### Records shown
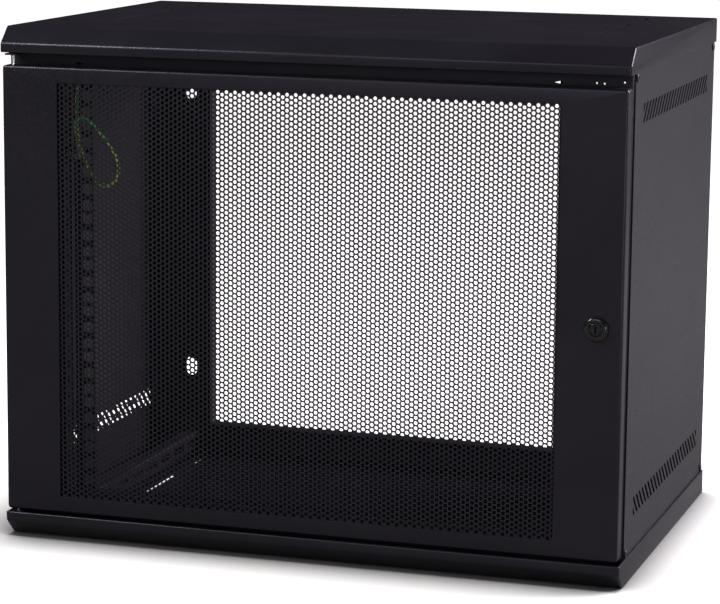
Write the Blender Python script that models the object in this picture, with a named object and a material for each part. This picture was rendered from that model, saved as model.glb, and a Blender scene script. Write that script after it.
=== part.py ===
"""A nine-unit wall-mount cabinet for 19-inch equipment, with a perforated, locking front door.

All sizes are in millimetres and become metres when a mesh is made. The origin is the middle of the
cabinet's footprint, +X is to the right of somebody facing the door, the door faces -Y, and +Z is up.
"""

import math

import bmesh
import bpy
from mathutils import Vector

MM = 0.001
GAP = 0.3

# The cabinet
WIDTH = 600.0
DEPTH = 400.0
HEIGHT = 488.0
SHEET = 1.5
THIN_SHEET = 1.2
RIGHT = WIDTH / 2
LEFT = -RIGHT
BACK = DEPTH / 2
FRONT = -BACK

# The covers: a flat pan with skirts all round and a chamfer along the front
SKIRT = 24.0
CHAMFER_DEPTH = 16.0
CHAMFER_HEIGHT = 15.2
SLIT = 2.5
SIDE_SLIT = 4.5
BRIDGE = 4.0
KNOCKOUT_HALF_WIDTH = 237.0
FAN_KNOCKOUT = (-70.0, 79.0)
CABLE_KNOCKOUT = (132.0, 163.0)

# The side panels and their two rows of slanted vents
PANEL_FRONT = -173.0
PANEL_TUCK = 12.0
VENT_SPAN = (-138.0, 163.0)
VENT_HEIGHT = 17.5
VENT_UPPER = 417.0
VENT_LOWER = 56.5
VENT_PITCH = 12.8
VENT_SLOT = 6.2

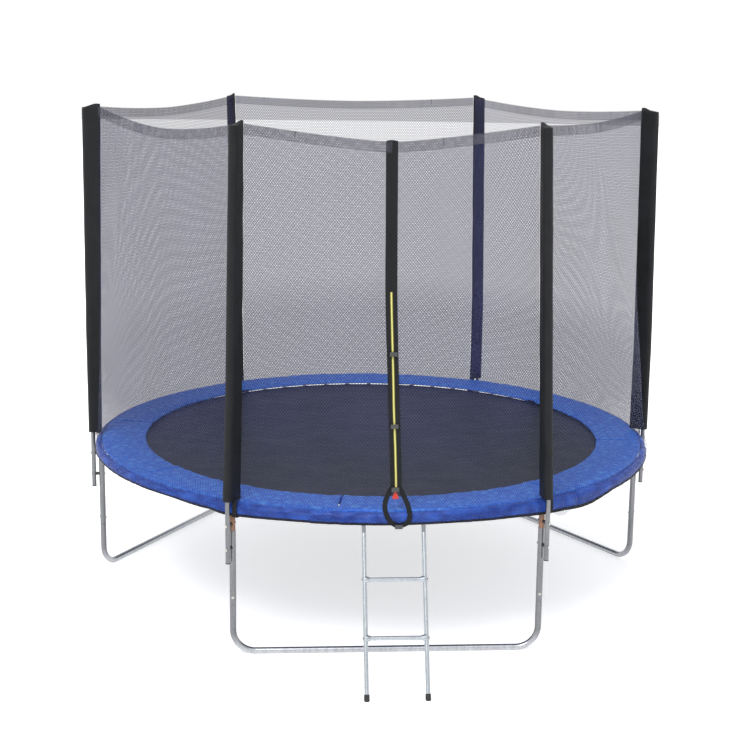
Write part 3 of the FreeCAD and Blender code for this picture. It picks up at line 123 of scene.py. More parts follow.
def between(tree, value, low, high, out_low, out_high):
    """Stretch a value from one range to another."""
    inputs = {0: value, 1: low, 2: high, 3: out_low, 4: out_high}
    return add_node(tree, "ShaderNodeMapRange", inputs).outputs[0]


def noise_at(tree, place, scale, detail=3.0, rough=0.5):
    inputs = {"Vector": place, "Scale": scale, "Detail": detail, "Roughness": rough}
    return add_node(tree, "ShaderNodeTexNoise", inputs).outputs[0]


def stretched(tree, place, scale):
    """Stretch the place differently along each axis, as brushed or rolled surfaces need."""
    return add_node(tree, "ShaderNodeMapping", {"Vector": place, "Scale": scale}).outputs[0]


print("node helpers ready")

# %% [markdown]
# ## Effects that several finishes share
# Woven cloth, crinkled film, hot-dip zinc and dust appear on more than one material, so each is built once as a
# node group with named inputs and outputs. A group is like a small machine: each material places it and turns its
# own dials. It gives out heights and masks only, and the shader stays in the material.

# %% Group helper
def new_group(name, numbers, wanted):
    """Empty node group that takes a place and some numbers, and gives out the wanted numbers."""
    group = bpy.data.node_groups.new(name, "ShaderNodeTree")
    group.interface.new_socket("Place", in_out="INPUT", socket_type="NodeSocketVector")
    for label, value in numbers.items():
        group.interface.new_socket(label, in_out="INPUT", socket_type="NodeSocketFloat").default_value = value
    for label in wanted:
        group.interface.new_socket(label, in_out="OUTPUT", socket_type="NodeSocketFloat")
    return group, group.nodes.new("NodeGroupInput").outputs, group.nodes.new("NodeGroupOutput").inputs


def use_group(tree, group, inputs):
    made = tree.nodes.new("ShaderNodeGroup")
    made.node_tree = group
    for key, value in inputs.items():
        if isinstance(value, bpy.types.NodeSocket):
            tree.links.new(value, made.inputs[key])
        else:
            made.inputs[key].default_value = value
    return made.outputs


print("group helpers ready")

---

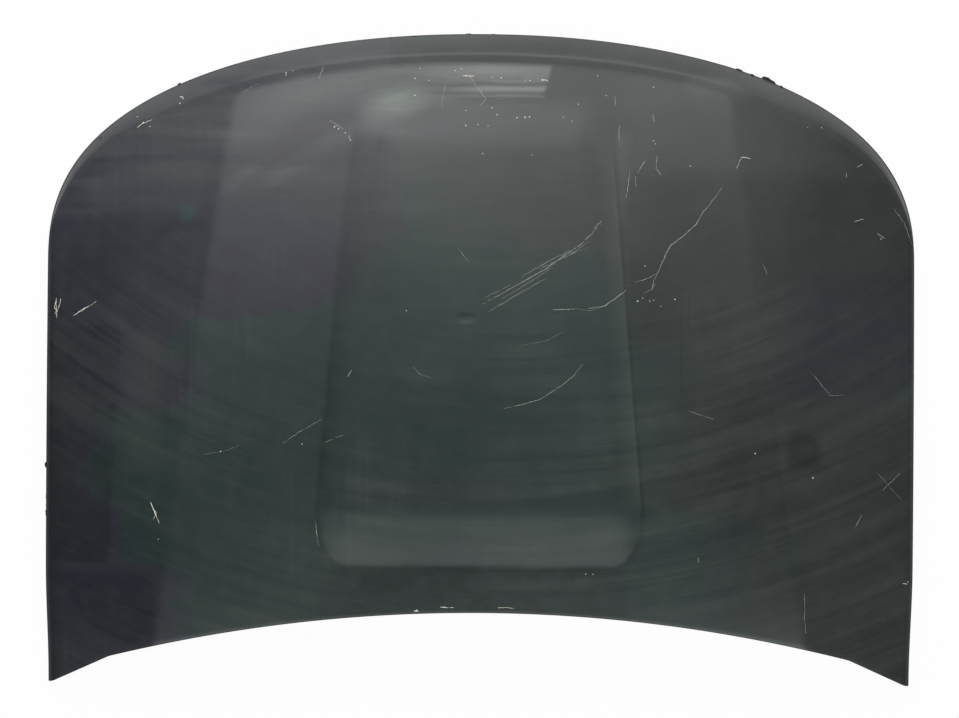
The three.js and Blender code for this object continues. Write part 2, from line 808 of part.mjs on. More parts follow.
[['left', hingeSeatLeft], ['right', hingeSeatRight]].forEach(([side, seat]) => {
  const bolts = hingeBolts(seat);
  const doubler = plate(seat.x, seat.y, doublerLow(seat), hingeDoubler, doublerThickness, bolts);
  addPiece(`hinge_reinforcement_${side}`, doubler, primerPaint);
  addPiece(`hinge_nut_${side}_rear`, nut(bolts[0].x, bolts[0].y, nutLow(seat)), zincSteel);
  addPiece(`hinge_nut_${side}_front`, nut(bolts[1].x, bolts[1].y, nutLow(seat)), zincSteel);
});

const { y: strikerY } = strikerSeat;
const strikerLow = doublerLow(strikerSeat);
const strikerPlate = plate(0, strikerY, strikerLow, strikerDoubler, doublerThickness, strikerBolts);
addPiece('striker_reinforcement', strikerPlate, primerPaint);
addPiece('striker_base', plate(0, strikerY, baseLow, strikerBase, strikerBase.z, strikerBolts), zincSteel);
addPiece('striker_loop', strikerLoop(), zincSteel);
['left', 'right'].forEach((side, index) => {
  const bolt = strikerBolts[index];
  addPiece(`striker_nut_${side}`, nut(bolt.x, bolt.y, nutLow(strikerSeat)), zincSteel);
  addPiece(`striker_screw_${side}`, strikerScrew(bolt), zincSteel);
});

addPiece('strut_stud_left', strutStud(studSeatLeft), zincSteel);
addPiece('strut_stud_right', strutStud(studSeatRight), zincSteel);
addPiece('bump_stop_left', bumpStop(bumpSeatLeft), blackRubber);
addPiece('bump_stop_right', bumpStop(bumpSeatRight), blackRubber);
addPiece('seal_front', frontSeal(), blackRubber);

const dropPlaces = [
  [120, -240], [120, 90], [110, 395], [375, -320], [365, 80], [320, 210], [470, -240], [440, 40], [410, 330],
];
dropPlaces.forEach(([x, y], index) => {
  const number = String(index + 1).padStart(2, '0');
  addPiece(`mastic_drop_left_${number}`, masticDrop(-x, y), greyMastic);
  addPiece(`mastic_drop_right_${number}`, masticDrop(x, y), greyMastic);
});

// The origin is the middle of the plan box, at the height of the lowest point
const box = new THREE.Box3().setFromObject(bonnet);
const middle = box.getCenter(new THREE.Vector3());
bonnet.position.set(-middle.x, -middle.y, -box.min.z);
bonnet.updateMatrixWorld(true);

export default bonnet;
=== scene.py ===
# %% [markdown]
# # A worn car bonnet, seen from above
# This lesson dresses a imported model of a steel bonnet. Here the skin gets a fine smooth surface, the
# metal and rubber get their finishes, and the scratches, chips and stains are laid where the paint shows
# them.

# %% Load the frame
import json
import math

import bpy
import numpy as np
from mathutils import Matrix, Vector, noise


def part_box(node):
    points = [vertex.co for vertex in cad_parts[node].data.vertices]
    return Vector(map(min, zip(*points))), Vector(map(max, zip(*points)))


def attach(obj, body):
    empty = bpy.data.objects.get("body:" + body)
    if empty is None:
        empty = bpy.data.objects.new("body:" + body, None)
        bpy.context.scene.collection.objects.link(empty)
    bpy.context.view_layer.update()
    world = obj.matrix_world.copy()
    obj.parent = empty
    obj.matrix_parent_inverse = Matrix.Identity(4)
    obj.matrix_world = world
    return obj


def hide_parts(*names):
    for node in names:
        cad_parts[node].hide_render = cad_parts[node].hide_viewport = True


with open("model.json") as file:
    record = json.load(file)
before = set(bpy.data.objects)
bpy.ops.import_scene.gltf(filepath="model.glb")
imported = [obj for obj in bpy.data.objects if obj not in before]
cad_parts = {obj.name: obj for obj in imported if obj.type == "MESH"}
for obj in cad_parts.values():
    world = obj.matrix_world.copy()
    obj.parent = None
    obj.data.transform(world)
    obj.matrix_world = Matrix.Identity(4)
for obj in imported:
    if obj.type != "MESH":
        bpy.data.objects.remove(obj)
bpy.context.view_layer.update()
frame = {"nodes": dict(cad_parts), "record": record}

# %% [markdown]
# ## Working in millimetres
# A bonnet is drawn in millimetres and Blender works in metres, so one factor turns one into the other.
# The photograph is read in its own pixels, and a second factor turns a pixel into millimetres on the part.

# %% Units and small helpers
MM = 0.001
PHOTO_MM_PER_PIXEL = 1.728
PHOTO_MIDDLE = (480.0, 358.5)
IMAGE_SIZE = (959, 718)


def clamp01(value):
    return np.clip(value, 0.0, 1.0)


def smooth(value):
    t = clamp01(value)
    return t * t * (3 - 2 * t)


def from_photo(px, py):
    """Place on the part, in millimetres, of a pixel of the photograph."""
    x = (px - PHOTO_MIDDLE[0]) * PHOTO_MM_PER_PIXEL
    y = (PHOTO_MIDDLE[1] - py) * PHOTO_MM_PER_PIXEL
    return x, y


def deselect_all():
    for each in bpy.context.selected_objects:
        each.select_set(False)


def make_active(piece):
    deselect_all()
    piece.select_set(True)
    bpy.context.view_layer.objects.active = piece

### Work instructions
Provide an exact reproduction of only those lines that start at the line containing "Write the Blender" and end at the line containing "VENT_SLOT = 6.2", inclusive.

### Finished exercise
Write the Blender Python script that models the object in this picture, with a named object and a material for each part. This picture was rendered from that model, saved as model.glb, and a Blender scene script. Write that script after it.
=== part.py ===
"""A nine-unit wall-mount cabinet for 19-inch equipment, with a perforated, locking front door.

All sizes are in millimetres and become metres when a mesh is made. The origin is the middle of the
cabinet's footprint, +X is to the right of somebody facing the door, the door faces -Y, and +Z is up.
"""

import math

import bmesh
import bpy
from mathutils import Vector

MM = 0.001
GAP = 0.3

# The cabinet
WIDTH = 600.0
DEPTH = 400.0
HEIGHT = 488.0
SHEET = 1.5
THIN_SHEET = 1.2
RIGHT = WIDTH / 2
LEFT = -RIGHT
BACK = DEPTH / 2
FRONT = -BACK

# The covers: a flat pan with skirts all round and a chamfer along the front
SKIRT = 24.0
CHAMFER_DEPTH = 16.0
CHAMFER_HEIGHT = 15.2
SLIT = 2.5
SIDE_SLIT = 4.5
BRIDGE = 4.0
KNOCKOUT_HALF_WIDTH = 237.0
FAN_KNOCKOUT = (-70.0, 79.0)
CABLE_KNOCKOUT = (132.0, 163.0)

# The side panels and their two rows of slanted vents
PANEL_FRONT = -173.0
PANEL_TUCK = 12.0
VENT_SPAN = (-138.0, 163.0)
VENT_HEIGHT = 17.5
VENT_UPPER = 417.0
VENT_LOWER = 56.5
VENT_PITCH = 12.8
VENT_SLOT = 6.2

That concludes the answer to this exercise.